Anne Lass’s new book Triple Seven captures the German capital’s independently run gambling halls, many of which have now closed down

A world away from the inflated glamour of Las Vegas casinos, the contraband Berlin gambling halls featured in Danish-German photographer Anne Lass’s new book Triple Seven capture a dead-end optimism that tempts the everyday bet-maker. From independent Copenhagen-based publisher Disko Bay, the photobook’s stark layout proffers an unlikely look into barely-there places usually concealed by firmly closed doors. “I’ve been thinking about the people in the photos a lot, actually,” says Lass. “Dreaming about them – maybe because it’s a long time ago now. Maybe some of them died. Maybe they moved away. Maybe they work in a café. I don’t know.”

Between 2011 and 2014, Lass found herself knocking on the unassuming doors of the German capital’s independently run gambling halls. Most commonly frequented by those with few other places to be, the stillness of the spaces brings a sense of timelessness to each image, suggesting a chronology undefined by beginning or end. Unbeknownst to the photographer while she was capturing her images, many of these shrines to blind chance would soon disappear.

A study published around the time that Lass began shooting the project announced that 50,000 Berlin residents were experiencing “problematic gambling behaviour”, prompting the city’s authorities to introduce a statute demanding a minimum distance of 500 metres between each gambling hall. As a rule almost impossible to adhere to – thanks to the dense build of the city and the prevalence of these already almost invisible spaces – it secured a fate of closure for 80 per cent of the establishments under its jurisdiction. As it turned out, Lass was unknowingly writing a visual eulogy for these street-level entrances to Berlin’s underworld.

Returning to the city two years ago, ready to ground herself in the context of the original work before creating the book, the photographer found most of her locations had disappeared. Reflecting on this, she comments, “I think this project is not really contemporary, because it’s somehow from another time. I preserved something that I didn’t know at that time would maybe not exist anymore. The documentation has become more important now – ten years later – than it was when I photographed it.”

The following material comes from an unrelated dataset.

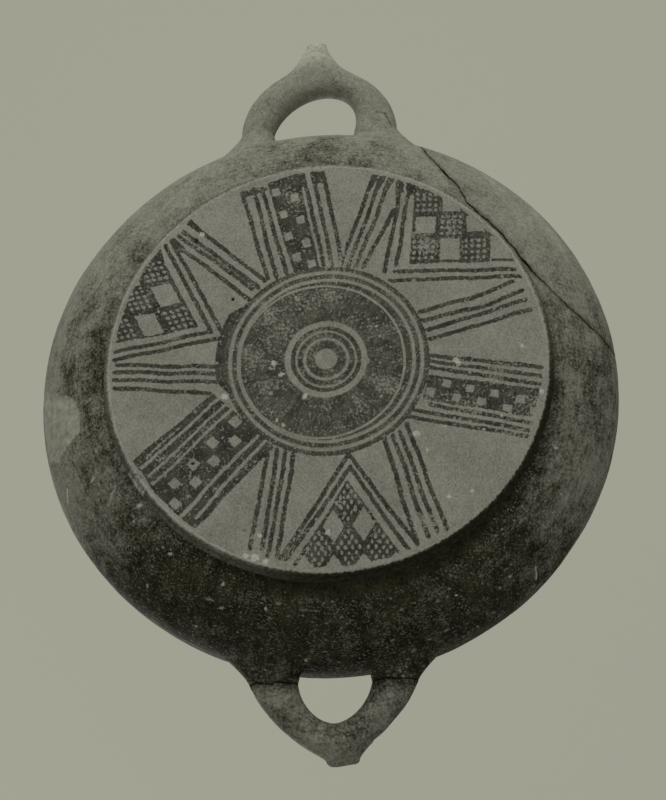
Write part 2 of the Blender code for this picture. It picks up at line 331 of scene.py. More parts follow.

Claiming to have been unequivocally drawn to knock on the doors of the halls, Lass cites her life-long curiosity for unrestricted access as playing a pivotal role in her journey to becoming a photographer. While she was eager to get in, the gambling halls’ untrusting proprietors were keen to keep her out, with only one in four inviting her inside. Perhaps not unlike their glittering casino counterparts, these often pastel-hued shop spaces are portals to a dimly lit underworld, where the laws of the city ring only as an echo in the ears of those who choose to descend.

In spite of the ethical ambiguity that thickens the air of this genre of gambling hall, Lass’s informal portraits and photographs of tablecloths and carpets convey a hint of naivety, shielding the viewer from their dark realities with a romantic quality inherent to analogue photography. She adds, “A lot of these places got robbed, and often there were small pictures there of people who have been in there to steal money. One time I had one of the bosses on the telephone and I thought OK, he’s going to come down here and break my bones, so I also stopped the project then. It always felt quite on edge, but people don’t see that in the pictures. I don’t know – maybe subconsciously I filtered it for myself.”

Recalling an unexpected interruption to the project, Lass admits that it wasn’t just the dubious business owners keeping her away. “I had a really strange experience with being pregnant when I started photographing the spaces. I had to stop the project for half a year because I got physically sick from looking at the pictures.” After a short pause she adds, “But then I gave birth and I continued because I was still drawn to the places.”

Considering the resonance of her work, and how those who dive into the pages of Triple Seven might interpret its message, Lass hopes that she can make people less afraid of seeking adventure behind closed doors, and finding out who else lives in their neighbourhood. She adds, “Be curious, go in, and see what happens.”

Triple Seven by Anne Lass is published by Disko Bay, and is out now.